| DATASET EXCERPT |
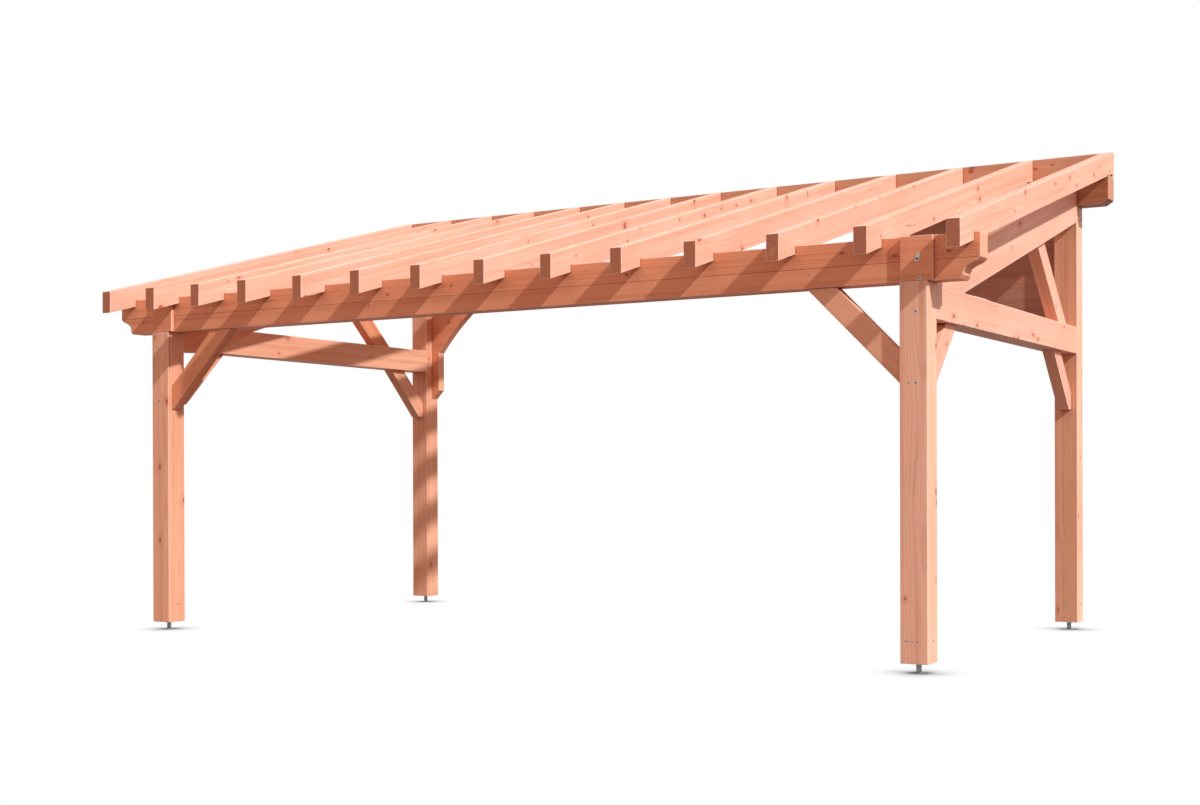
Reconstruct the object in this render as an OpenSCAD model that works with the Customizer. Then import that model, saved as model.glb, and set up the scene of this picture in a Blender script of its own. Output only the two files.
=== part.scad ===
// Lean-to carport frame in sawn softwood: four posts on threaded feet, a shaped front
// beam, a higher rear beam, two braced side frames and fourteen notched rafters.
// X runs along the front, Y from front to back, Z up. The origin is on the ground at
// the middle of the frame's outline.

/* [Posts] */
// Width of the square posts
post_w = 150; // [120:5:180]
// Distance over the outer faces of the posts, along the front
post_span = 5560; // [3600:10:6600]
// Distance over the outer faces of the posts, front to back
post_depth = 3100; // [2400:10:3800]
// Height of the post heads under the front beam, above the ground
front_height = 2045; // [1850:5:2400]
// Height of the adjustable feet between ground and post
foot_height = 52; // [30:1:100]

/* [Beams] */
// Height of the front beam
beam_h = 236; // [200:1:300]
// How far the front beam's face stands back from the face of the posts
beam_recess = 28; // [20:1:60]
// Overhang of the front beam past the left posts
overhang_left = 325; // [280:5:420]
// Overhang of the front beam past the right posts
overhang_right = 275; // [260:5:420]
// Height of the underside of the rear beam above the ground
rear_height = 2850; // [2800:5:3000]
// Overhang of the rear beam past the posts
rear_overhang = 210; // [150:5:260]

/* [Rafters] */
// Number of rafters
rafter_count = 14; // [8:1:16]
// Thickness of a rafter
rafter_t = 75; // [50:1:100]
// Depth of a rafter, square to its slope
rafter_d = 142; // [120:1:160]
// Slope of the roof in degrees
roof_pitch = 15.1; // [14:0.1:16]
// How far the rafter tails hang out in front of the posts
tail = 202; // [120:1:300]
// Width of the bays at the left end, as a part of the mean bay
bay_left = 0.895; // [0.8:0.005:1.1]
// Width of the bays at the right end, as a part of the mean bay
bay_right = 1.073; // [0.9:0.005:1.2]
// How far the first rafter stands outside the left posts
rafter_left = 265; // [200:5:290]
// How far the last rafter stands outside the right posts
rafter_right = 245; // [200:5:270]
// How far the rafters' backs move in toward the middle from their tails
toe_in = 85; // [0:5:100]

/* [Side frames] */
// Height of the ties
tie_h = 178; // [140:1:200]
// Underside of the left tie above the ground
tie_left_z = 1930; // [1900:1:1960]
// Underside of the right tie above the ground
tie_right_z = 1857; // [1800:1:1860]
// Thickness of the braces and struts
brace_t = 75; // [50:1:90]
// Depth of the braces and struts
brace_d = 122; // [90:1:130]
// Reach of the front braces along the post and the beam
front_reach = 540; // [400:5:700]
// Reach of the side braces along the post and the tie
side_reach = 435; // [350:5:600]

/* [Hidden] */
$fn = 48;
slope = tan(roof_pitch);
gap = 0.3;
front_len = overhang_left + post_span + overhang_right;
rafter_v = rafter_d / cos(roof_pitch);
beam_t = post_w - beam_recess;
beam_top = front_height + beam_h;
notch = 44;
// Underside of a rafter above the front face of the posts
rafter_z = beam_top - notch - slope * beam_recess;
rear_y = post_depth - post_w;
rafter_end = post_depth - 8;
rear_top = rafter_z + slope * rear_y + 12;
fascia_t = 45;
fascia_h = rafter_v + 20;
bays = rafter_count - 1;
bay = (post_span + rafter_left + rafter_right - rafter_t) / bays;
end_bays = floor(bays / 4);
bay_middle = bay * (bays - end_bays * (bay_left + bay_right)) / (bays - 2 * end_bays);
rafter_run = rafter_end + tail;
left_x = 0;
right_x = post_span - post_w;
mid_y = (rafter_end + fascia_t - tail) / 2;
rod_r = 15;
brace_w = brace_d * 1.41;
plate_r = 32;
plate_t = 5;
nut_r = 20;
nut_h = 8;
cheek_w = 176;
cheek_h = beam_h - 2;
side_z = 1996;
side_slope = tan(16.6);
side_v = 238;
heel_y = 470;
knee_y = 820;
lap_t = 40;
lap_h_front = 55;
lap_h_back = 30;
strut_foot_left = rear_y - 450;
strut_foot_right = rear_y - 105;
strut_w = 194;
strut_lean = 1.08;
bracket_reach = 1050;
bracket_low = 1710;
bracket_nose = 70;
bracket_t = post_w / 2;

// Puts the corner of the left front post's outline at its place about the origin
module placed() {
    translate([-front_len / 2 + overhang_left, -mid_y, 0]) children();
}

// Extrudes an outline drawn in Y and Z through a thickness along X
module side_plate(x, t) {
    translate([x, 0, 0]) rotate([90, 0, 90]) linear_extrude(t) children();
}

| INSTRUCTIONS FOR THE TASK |
Quote the listing word for word from its first line through the line in which "foot_height = 52; // [30:1:100]" appears.

| WRITTEN REPLY |
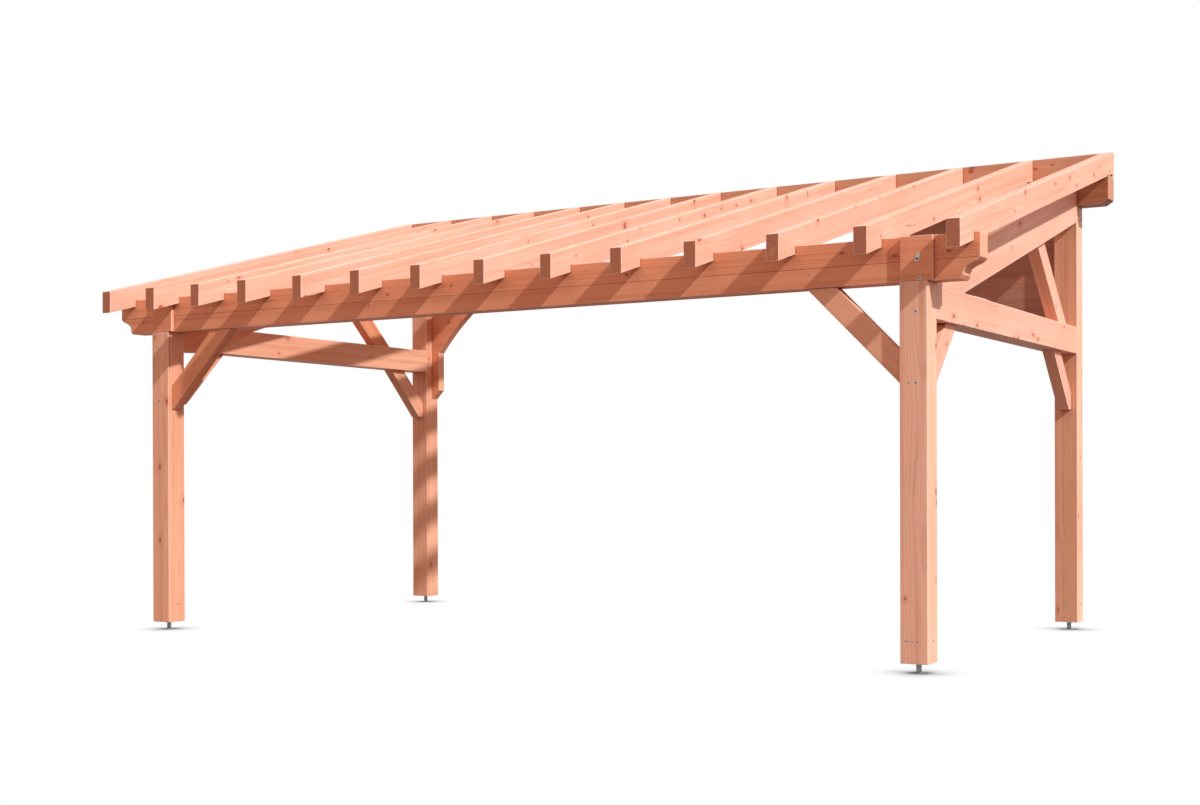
Reconstruct the object in this render as an OpenSCAD model that works with the Customizer. Then import that model, saved as model.glb, and set up the scene of this picture in a Blender script of its own. Output only the two files.
=== part.scad ===
// Lean-to carport frame in sawn softwood: four posts on threaded feet, a shaped front
// beam, a higher rear beam, two braced side frames and fourteen notched rafters.
// X runs along the front, Y from front to back, Z up. The origin is on the ground at
// the middle of the frame's outline.

/* [Posts] */
// Width of the square posts
post_w = 150; // [120:5:180]
// Distance over the outer faces of the posts, along the front
post_span = 5560; // [3600:10:6600]
// Distance over the outer faces of the posts, front to back
post_depth = 3100; // [2400:10:3800]
// Height of the post heads under the front beam, above the ground
front_height = 2045; // [1850:5:2400]
// Height of the adjustable feet between ground and post
foot_height = 52; // [30:1:100]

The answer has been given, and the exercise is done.